Check back next week to find out more about the source of this photo, and to learn which Folger staff member forgot where the “Crocodile” quotation came from.

Comments

A graphic representation of the graphic language the Queen used on the birth of the Prince of Wales (the intreague thereof detected, the whole design being set forth, with the way and manner of doing it : whereunto is annexed a map or survey engraven of St. James Palace, and the convent there : describing the place wherein it is supposed the true mother was delivered : with the particular doors and passages through which the child was convey’d to the queens bed-chamber.)

Philip — June 29, 2021

I think it is a fabric stamping sample, for testing appearance results prior to a run at a mill. Fabric looks to be either linen, cotton, lightweight wool or a combination.

Cathy Koos — June 29, 2021

Looks to me like a Test Pattern…….

Mark Waddell — June 29, 2021

Maybe a printer’s test-sheet, displaying a series of two ornate typographical elements (maybe woodcuts?); namely, 5 lines of a fleur-de-lis design, followed by 2 lines of another ornate design; followed by 3 1/2 lines of a lower-case “m” type. All of these 3 selections showing different impressions & inking. (?) (Just sayin’.)

Maureen E. Mulvihill, Princeton Research Forum, NJ. — June 29, 2021

Well, the compositor’s having fun, anyway. I’d say he’s testing out rows of type to see which pieces are getting worn and need replacing, and which have got clogged and need the fluffy bits dug out with a pin.
(My father-in-law was a compositor for a newspaper and was kept on until retirement after computers were introduced because he was actually faster and more accurate.)

Angela Cockburn — June 29, 2021

A paragraph about the James II’s wife giving birth (or not) has been cancelled – presumably because it was libellous? – but this is a special copy of the pamphlet, in which the offending paragraph hasn’t been overprinted, it’s just been omitted.

Elisabeth Chaghafi — June 30, 2021

Reminiscent of etaoinshrdlu as keyed in by linotype operators when they wanted to fill space. Interesting that the first five lines each contain an italic colon to justify the setting.

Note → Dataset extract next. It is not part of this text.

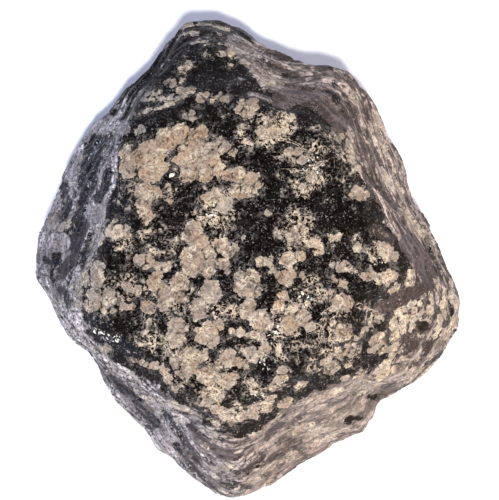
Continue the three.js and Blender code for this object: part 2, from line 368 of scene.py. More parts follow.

Peter criddle — June 30, 2021

PS: As far as I can work out (from images of other copies, obviously), the offending paragraph read:

‘And as they had this convenient place for her delivery, so
there is as convenient a conveyance for the Child after it to the
great Bed-chamber and other Rooms thereunto belonging ad-
joyn to the Court, are near the Chamber, to which from the
Chappel and Rooms there are several passages, there is like-
wise a range of Dormitories exactly corresponding to the back
of the Chamber, where the Queens pretended labour was,
through which Dormitories belonging to the same Convent a
Child might be brought through the Rooms between the
Queens Chamber and the Dormitories, which Chambers, that
they might be cleared, the King went to his own side,drew
after him all the Company, and the Queen sent all hers away,
so that there was not one soul but the Confederate Turini in or
near such Chambers.’

Elisabeth Chaghafi — July 4, 2021

*sigh* Why is there no way of preserving formatting in these comments?:(

Elisabeth Chaghafi — July 4, 2021

I don’t know why there isn’t a way to preserve formatting in these comments, but I do know a work-around: if you follow up by emailing a formatted copy of your comment to a staff member who has the right password (me, for example) the staff member can go in and add html mark-up from the “admin” view. This works especially well when the staff member you contact has an unhealthy obsession with minutiae (me, for example).